On each linux system, you can find the settings in /etc/security/limits.conf:
#<type> can have the two values:
# - "soft" for enforcing the soft limits
# - "hard" for enforcing hard limits
#
#<item> can be one of the following:
# - core - limits the core file size (KB)
# - data - max data size (KB)
# - fsize - maximum filesize (KB)
# - memlock - max locked-in-memory address space (KB)
# - nofile - max number of open file descriptors
# - rss - max resident set size (KB)
# - stack - max stack size (KB)
# - cpu - max CPU time (MIN)
# - nproc - max number of processes
# - as - address space limit (KB)
# - maxlogins - max number of logins for this user
# - maxsyslogins - max number of logins on the system
# - priority - the priority to run user process with
# - locks - max number of file locks the user can hold
# - sigpending - max number of pending signals
# - msgqueue - max memory used by POSIX message queues (bytes)
# - nice - max nice priority allowed to raise to values: [-20, 19]
# - rtprio - max realtime priority
# - chroot - change root to directory (Debian-specific)
The setting in the compose file is just a convenient way to configure it inside the container.
Ulimits are used to control process limits on resources. memlock defines the max memory size that is held in memory and not paged out.
Indeed, -1 should be unlimited, so that the container will keep all allocated memory in ram.
But since a resource limit is set, the container will be OOM killed if the memory usage passes the limit.
ES is implemented in Java, which (if a recent enough Java JVM is used) respects CGROUP ressource limits and as such behaves like “the system” (from the container pov) only has 1gb. It influences how much memory java actually allocates and uses. if you experience an OOM kill, you might want to raise the memory limit until you find a sweat spot.

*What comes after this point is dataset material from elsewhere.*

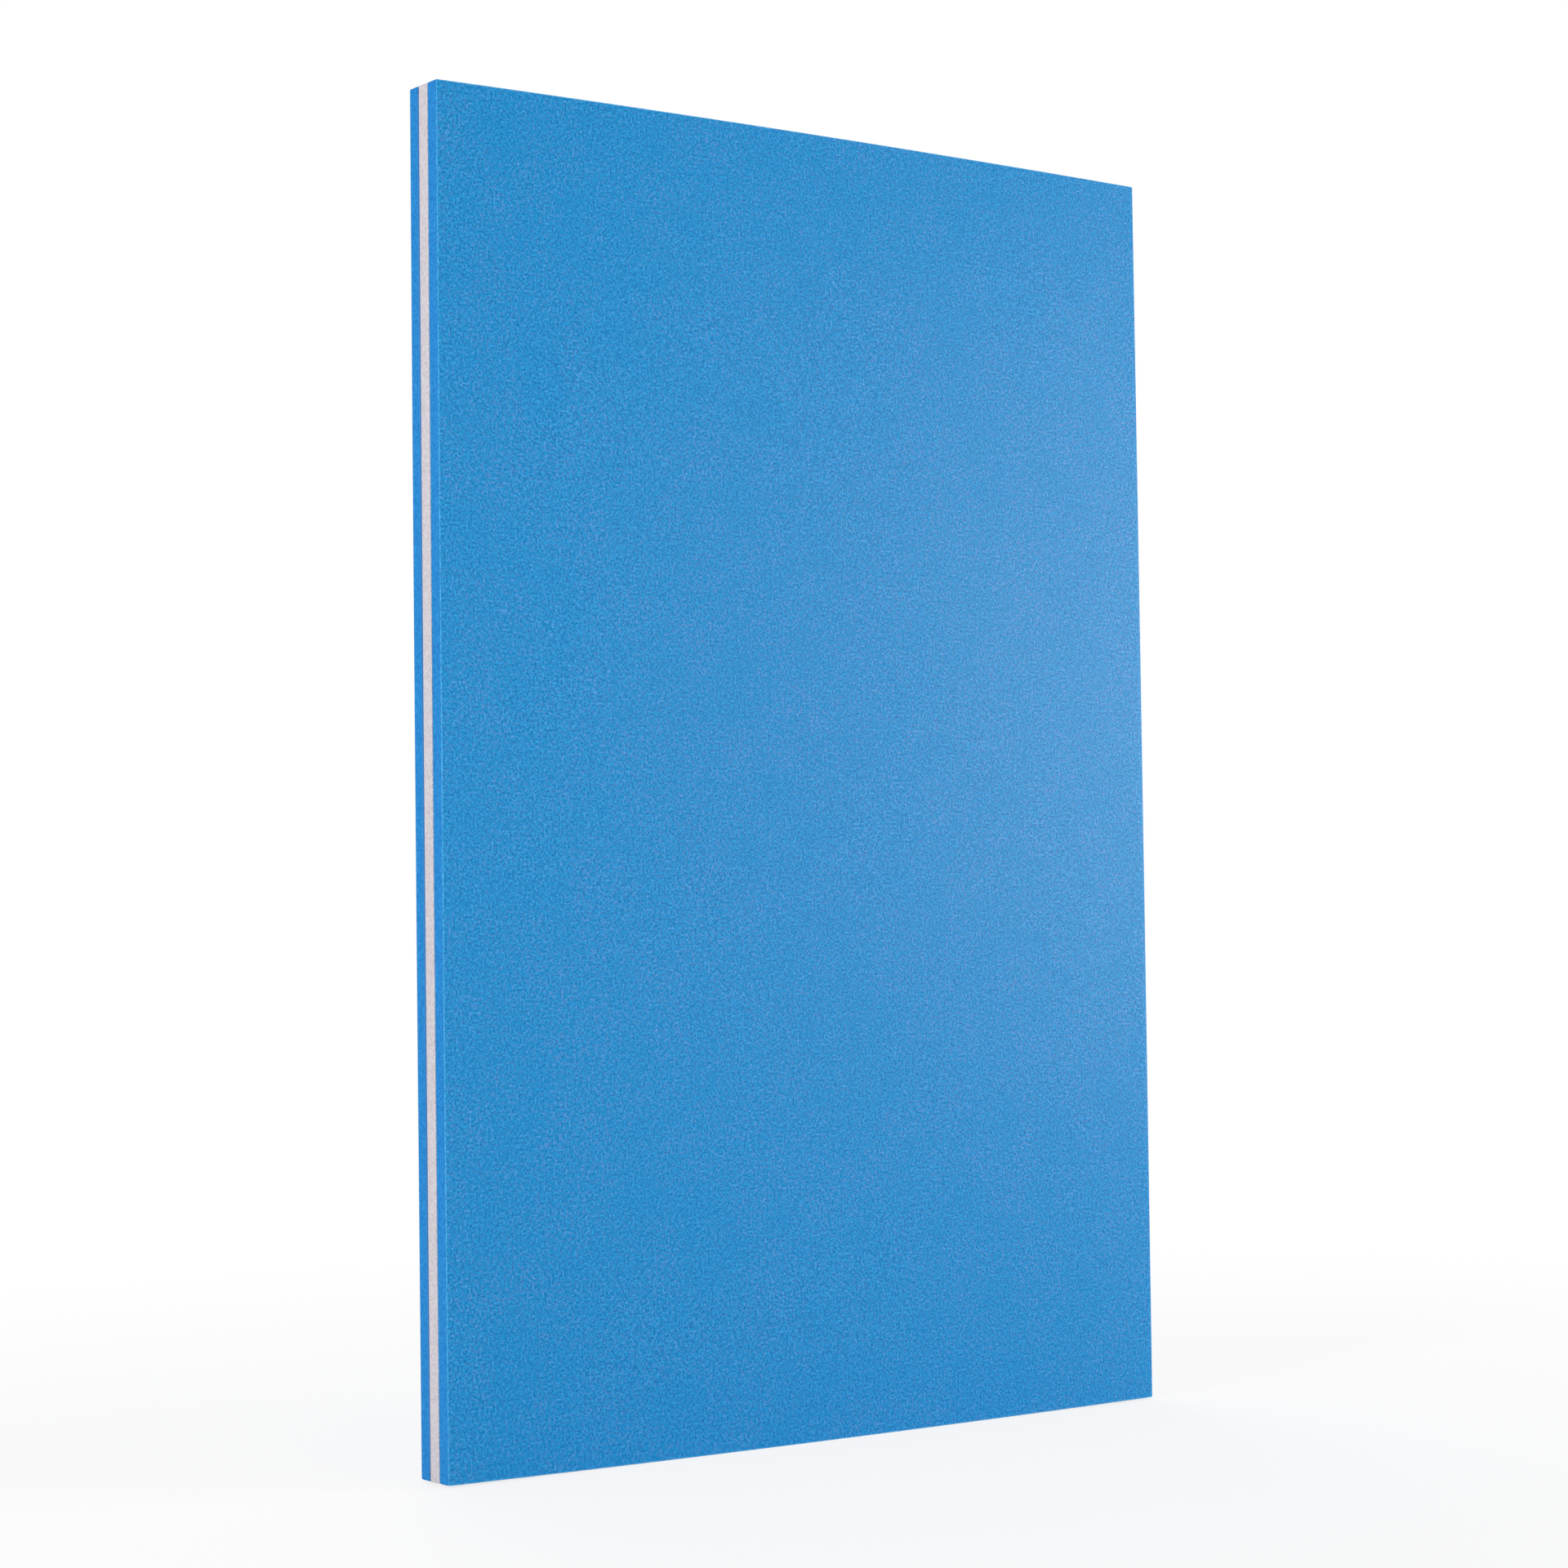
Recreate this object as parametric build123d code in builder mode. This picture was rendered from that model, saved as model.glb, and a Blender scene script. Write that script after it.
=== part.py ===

If have no idea, home much memory Graylog, MongoDB and Elasticsearch will need. My “Server” has 8GB of memory. I assume, I could allocated more memory.
There was a comand to see the CPU usage of a container. I assume there is one to see he memory usage as well.
Anyway, thank you very much for your very helpful inputs. I will try to go forward from here and post my final solution, as soon as I find one.
Afaik Docker networks always use IPAM and provide dhcp for the networks. Whenever you define an ip-range and gateway, it will be a subconfiguration of IPAM.
That indeed would be charming. Since ipvlan can be operated on layer2, I would be interested to know if this has an impact on how ipam/dhcp behaves.
If your switch is able to cope with ipvlan, I don’t see a reason agains using ipvlan. Some home grade devices are confused by ipvlan. Though, those devices typcially are also confused by carp or vrrp failover-ip’s
I have no idea. I do run my container engines in vm’s and only had to enable promiscous mode on the vswitch/bridge on the hypervisor level (esxi/proxmox).
I am still playing around with ipvlan vs. macvlan.
In both cases, I cannot have my Ubuntu Server, on which there is the docker engine, in the same vlan, as the docker containers. If I try to, I can access the Graylog-container, but I cannot ssh into the ubuntu server. If I put them in seperate vlan’s, everything is fine. I am by far no network expert. Is there someting I could config to make this possible?
I would like to have the
ubuntu on 192.168.70.2
Graylog-container on 192.168.70.3
HomeAssistant-container on 192.168.30.3
VPN-Server-container on 192.168.40.4
Or do I have to live with it, that host and containers can not share the same vlan, due to whatever.
The other thing: if I use ipvlan, the container is reachable, but is not visible in my network environment. If I use macvlan, the container and the server are visible in the network environment.
I am not sure, if I already wrote it or not… Due to kernel security restrictions a macvlan child interface is prohibited from direct communication with its parent interface - and vise versa. This is caused by the kernel and is not something docker does or can work around.
@ajeetraina wrote a blog post about how to enable container to host communication:
The trick is to create another macvlan child interface and attach it to the host. If a container needs to communicate with the host, it needs to use the ip of the host’s macvlan child interface, instead of the parent interfaces ip. As a result you have child interface to child interface communication.
@meyay
Thank you for posting that link. Well, I don’t need to have container <-> host communication. I only want them to be in the same ip-range. But as soon as I put them into the same range, the host is not accessable anymore. As if the container receivces all the tcp-packages and omits them, because the needed ports are not open on the container.
Oh, I got you wrong, I thought its about container to host communication. But apparently it is about the reachability of the host in general.
Are you experiencing this problem with macvlan as well?
I can see how this might be happening with ipvlan, if the switches get confused by multiple ip’s on the same mac address. Though, I would be surprised if the same happens for macvlan as well.
With my “prosumer” grade homelab equipment, additional macvlan ip’s appear in the neighbours list for the primary ip/mac combination (in my internet router), It looks pretty much the same, as the entry for my router for my private networks looks like, where each ip/mac of the other subnet’s are in the neighbours list for the router entry.
I actually couldn’t use ipvlan, as it freaked out my router/switches.I used to use macvlan. but I don’t use any of both anymore.